*SHORT TASK*:
Copy each line exactly.

*INFORMATION PROVIDED*:
......

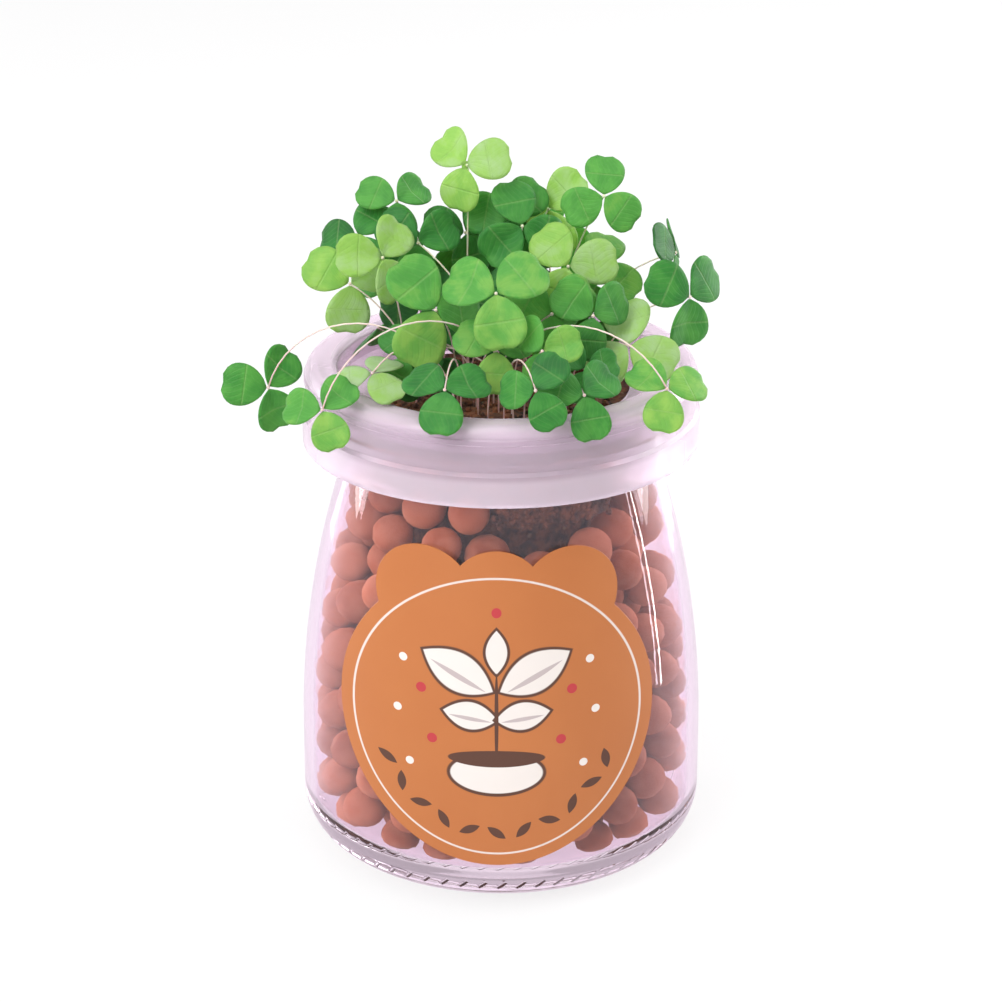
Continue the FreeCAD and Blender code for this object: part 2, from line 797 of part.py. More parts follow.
def grow(shares, places, thicket):
    """Place one seedling clear of the others, its head and its stem."""
    best = (float("inf"), None, None, None)
    tried = 0
    for leaf_head in trial_leaf_heads(shares):
        leaves = list(leaf_head.points())
        leaf_faults = count_faults(leaves, thicket, best[0])
        if leaf_faults >= best[0]:
            continue
        stem_faults, foot, stem = place_stem(leaf_head, leaves, places, thicket)
        tried += 1
        if leaf_faults + stem_faults < best[0]:
            best = (leaf_faults + stem_faults, foot, leaf_head, leaves + stem)
        if not best[0] or tried == trial_heads:
            break
    thicket.add(best[3])
    places.remove(best[1])
    return shares[0], best[0], best[1], best[2]


def seedlings():
    """All the seedlings, placed one after the other in the order of the table."""
    thicket = Thicket()
    places = list(planting_places())
    return [grow(shares, places, thicket) for shares in sprout_shares]


def sprout(base, leaf_head, blades):
    """One seedling: its stem with a root, and three leaflets."""
    if leaf_head.length not in blades:
        blades[leaf_head.length] = leaf_blade(leaf_head.length)
    solids = [stem_solid(base, leaf_head.head)]
    for start, along, normal in leaf_head.frames():
        solids.append(leaf_solid(blades[leaf_head.length], start, along, normal))
    return Part.makeCompound(solids)


def write(name, shape):
    shape.exportStep(os.path.join("parts", name + ".step"))


def main():
    os.makedirs("parts", exist_ok=True)
    write("glass_jar", glass_jar())
    write("rim_collar", rim_collar())
    write("front_label", front_label())
    balls = fill_balls()
    for index, layer in enumerate(ball_layer_shapes(balls)):
        write(f"clay_balls_layer_{index + 1:02d}", Part.makeCompound(layer))
    plants = seedlings()
    write("soil_plug", soil_plug([base for _, _, base, _ in plants]))
    blades = {}
    for name, faults, base, leaf_head in plants:
        write("sprout_" + name, sprout(base, leaf_head, blades))
        if faults:
            print("crowded seedling:", name, faults)
    print("clay balls:", len(balls))


main()
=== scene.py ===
"""Looks of a hydroponic jar planter: glass, clay balls, soil, collar, label and clover."""
import logging
import math
import random
from dataclasses import dataclass
from enum import Enum
from typing import Callable, Sequence

import bmesh
import bpy
import numpy as np
from mathutils import Matrix, Vector


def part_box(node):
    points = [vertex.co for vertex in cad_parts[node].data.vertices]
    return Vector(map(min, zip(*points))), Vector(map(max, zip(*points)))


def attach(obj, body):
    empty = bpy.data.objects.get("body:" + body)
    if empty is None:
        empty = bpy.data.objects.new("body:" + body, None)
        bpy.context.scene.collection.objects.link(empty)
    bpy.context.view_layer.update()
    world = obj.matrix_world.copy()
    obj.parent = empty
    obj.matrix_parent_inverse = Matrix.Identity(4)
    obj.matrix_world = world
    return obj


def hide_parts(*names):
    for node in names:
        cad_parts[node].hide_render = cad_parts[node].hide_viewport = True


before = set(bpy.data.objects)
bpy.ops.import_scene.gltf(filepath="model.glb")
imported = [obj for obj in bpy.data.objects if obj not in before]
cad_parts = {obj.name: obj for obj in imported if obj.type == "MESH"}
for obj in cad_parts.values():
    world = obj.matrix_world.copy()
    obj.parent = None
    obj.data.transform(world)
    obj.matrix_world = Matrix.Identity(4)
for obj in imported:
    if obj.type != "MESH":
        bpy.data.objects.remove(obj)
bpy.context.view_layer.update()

log = logging.getLogger("planter")

MM = 0.001
Colour = tuple[float, float, float]
Span = tuple[float, float]
Item = bpy.types.Object
Socket = bpy.types.NodeSocket
Source = Socket | float | tuple
# Coarse waves to the metre, fine waves to the metre, and how much of the height is fine.
Grain = tuple[float, float, float]

WHITE: Colour = (1.0, 1.0, 1.0)
GLINT_WHITE: Colour = (0.970, 0.880, 0.965)
MOTTLE_EDGES: Span = (0.32, 0.68)


def edit() -> None:
    """Edit the active object, with all of it selected."""
    bpy.ops.object.mode_set(mode="EDIT")
    bpy.ops.mesh.select_all(action="SELECT")


def leave_edit() -> None:
    """Go back to object mode."""
    bpy.ops.object.mode_set(mode="OBJECT")


def select(objects: Sequence[Item]) -> None:
    """Select these objects alone, the first one active.

    Args:
        objects: The objects to select.
    """
    bpy.ops.object.select_all(action="DESELECT")
    for item in objects:
        item.select_set(True)
    bpy.context.view_layer.objects.active = objects[0]


def added(name: str) -> Item:
    """Name the object that an operator has just added, and move its place into its mesh.

    Args:
        name: The object's new name.

    Returns:
        The active object, at the origin.
    """
    item = bpy.context.object
    item.name = item.data.name = name
    item.data.transform(item.matrix_basis)
    item.matrix_basis = Matrix.Identity(4)
    return item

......

*RESPONSE*:
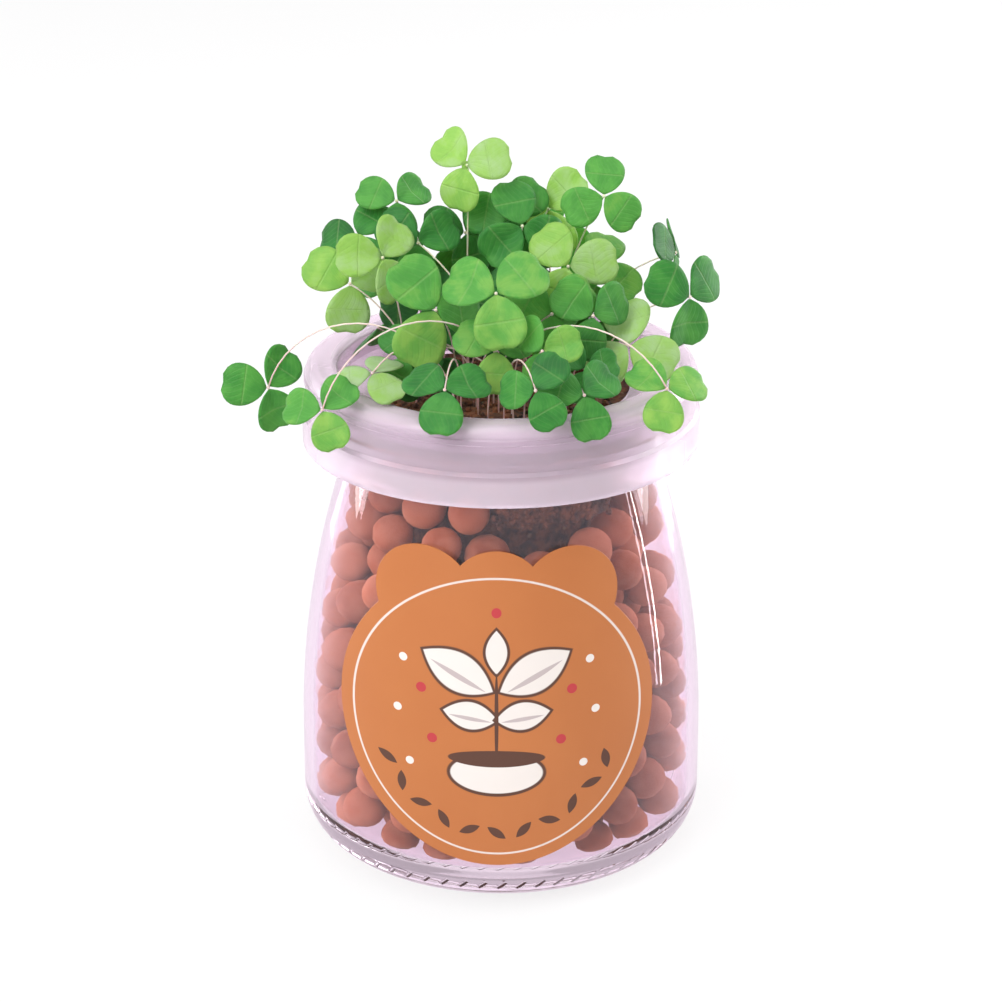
Continue the FreeCAD and Blender code for this object: part 2, from line 797 of part.py. More parts follow.
def grow(shares, places, thicket):
    """Place one seedling clear of the others, its head and its stem."""
    best = (float("inf"), None, None, None)
    tried = 0
    for leaf_head in trial_leaf_heads(shares):
        leaves = list(leaf_head.points())
        leaf_faults = count_faults(leaves, thicket, best[0])
        if leaf_faults >= best[0]:
            continue
        stem_faults, foot, stem = place_stem(leaf_head, leaves, places, thicket)
        tried += 1
        if leaf_faults + stem_faults < best[0]:
            best = (leaf_faults + stem_faults, foot, leaf_head, leaves + stem)
        if not best[0] or tried == trial_heads:
            break
    thicket.add(best[3])
    places.remove(best[1])
    return shares[0], best[0], best[1], best[2]


def seedlings():
    """All the seedlings, placed one after the other in the order of the table."""
    thicket = Thicket()
    places = list(planting_places())
    return [grow(shares, places, thicket) for shares in sprout_shares]


def sprout(base, leaf_head, blades):
    """One seedling: its stem with a root, and three leaflets."""
    if leaf_head.length not in blades:
        blades[leaf_head.length] = leaf_blade(leaf_head.length)
    solids = [stem_solid(base, leaf_head.head)]
    for start, along, normal in leaf_head.frames():
        solids.append(leaf_solid(blades[leaf_head.length], start, along, normal))
    return Part.makeCompound(solids)


def write(name, shape):
    shape.exportStep(os.path.join("parts", name + ".step"))


def main():
    os.makedirs("parts", exist_ok=True)
    write("glass_jar", glass_jar())
    write("rim_collar", rim_collar())
    write("front_label", front_label())
    balls = fill_balls()
    for index, layer in enumerate(ball_layer_shapes(balls)):
        write(f"clay_balls_layer_{index + 1:02d}", Part.makeCompound(layer))
    plants = seedlings()
    write("soil_plug", soil_plug([base for _, _, base, _ in plants]))
    blades = {}
    for name, faults, base, leaf_head in plants:
        write("sprout_" + name, sprout(base, leaf_head, blades))
        if faults:
            print("crowded seedling:", name, faults)
    print("clay balls:", len(balls))


main()
=== scene.py ===
"""Looks of a hydroponic jar planter: glass, clay balls, soil, collar, label and clover."""
import logging
import math
import random
from dataclasses import dataclass
from enum import Enum
from typing import Callable, Sequence

import bmesh
import bpy
import numpy as np
from mathutils import Matrix, Vector


def part_box(node):
    points = [vertex.co for vertex in cad_parts[node].data.vertices]
    return Vector(map(min, zip(*points))), Vector(map(max, zip(*points)))


def attach(obj, body):
    empty = bpy.data.objects.get("body:" + body)
    if empty is None:
        empty = bpy.data.objects.new("body:" + body, None)
        bpy.context.scene.collection.objects.link(empty)
    bpy.context.view_layer.update()
    world = obj.matrix_world.copy()
    obj.parent = empty
    obj.matrix_parent_inverse = Matrix.Identity(4)
    obj.matrix_world = world
    return obj


def hide_parts(*names):
    for node in names:
        cad_parts[node].hide_render = cad_parts[node].hide_viewport = True


before = set(bpy.data.objects)
bpy.ops.import_scene.gltf(filepath="model.glb")
imported = [obj for obj in bpy.data.objects if obj not in before]
cad_parts = {obj.name: obj for obj in imported if obj.type == "MESH"}
for obj in cad_parts.values():
    world = obj.matrix_world.copy()
    obj.parent = None
    obj.data.transform(world)
    obj.matrix_world = Matrix.Identity(4)
for obj in imported:
    if obj.type != "MESH":
        bpy.data.objects.remove(obj)
bpy.context.view_layer.update()

log = logging.getLogger("planter")

MM = 0.001
Colour = tuple[float, float, float]
Span = tuple[float, float]
Item = bpy.types.Object
Socket = bpy.types.NodeSocket
Source = Socket | float | tuple
# Coarse waves to the metre, fine waves to the metre, and how much of the height is fine.
Grain = tuple[float, float, float]

WHITE: Colour = (1.0, 1.0, 1.0)
GLINT_WHITE: Colour = (0.970, 0.880, 0.965)
MOTTLE_EDGES: Span = (0.32, 0.68)


def edit() -> None:
    """Edit the active object, with all of it selected."""
    bpy.ops.object.mode_set(mode="EDIT")
    bpy.ops.mesh.select_all(action="SELECT")


def leave_edit() -> None:
    """Go back to object mode."""
    bpy.ops.object.mode_set(mode="OBJECT")


def select(objects: Sequence[Item]) -> None:
    """Select these objects alone, the first one active.

    Args:
        objects: The objects to select.
    """
    bpy.ops.object.select_all(action="DESELECT")
    for item in objects:
        item.select_set(True)
    bpy.context.view_layer.objects.active = objects[0]


def added(name: str) -> Item:
    """Name the object that an operator has just added, and move its place into its mesh.

    Args:
        name: The object's new name.

    Returns:
        The active object, at the origin.
    """
    item = bpy.context.object
    item.name = item.data.name = name
    item.data.transform(item.matrix_basis)
    item.matrix_basis = Matrix.Identity(4)
    return item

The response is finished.